Le frère disparu : Burkinabè partis travailler en Côte d'Ivoire
"Espoir-voyage" : un éclairage sensible et personnel sur la question de l'immigration burkinabè en Côte d'Ivoire, sur fond de crise politique ...
Images africaines au cinéma du réel
Au coeur de Paris, au Centre Pompidou, au MK2 Beaubourg et au Nouveau Latina, du 22 mars au 3 avril 2012, le festival Cinéma du Réel (34ème édition) revient nous enchanter de formes documentaires originales, dans des durées non formatées, avec des images provenant de tous les coins du monde.
Cette année, plusieurs titres évoquent l'Afrique, comme le film Habiter/construire, tourné au Tchad par la Française Clémence Ancelin, entre la réflexion architecturale et ethnographique : comment vivent les personnes venues travailler sur un chantier au milieu du désert, de Guinée, de France ou de la région proche. Le camp, du Belge Jean-Frédéric de Hasque, est une évocation poétique de la vie rurale africaine, sorte de tableau vivant où chaque plan a sa beauté. Citons aussi l'édition en DVD de l'oeuvre du réalisateur algérien Malek Bensmail. À cette occasion, son magnifique film Aliénations est projeté.

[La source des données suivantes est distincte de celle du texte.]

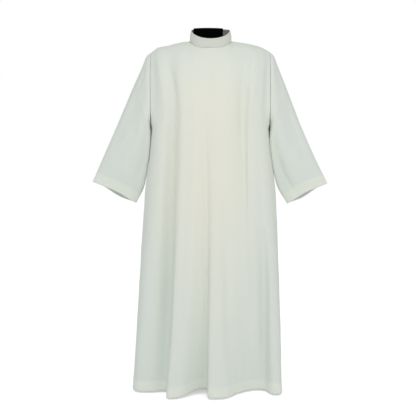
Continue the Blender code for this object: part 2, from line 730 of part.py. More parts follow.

Un film attendu : Espoir-voyage, de Michel Zongo et l'exil des Burkinabè en Côte d'Ivoire
Espoir-voyage du réalisateur burkinabè Michel Zongo, déjà connu pour son travail de cadreur sur de nombreux documentaires et pour un premier documentaire, Sibi, l'âme du violon, mention spéciale du jury au Fespaco 2011.
Découvert en 2012 au Festival de Berlin, le film ne fait que commencer sa carrière en festivals. Il nous entraîne dans un voyage, celui du réalisateur, sur les traces d'un grand frère parti travailler en Côte d'Ivoire et jamais revenu, dit mort. "Si l'immigré n'atteint pas ses objectifs, il a du mal à communiquer ou entre carrément dans un processus de rupture de liens, ne donne plus de nouvelles..." explique Michel Zongo, présent pour soutenir son film. "Dans notre famille, il y avait trop de préjugés sur son décès, tout cela n'était pas... joli, quoi ! Alors, je me suis donné pour mission d'aller savoir comment il était mort". Le film cherche à retisser du lien.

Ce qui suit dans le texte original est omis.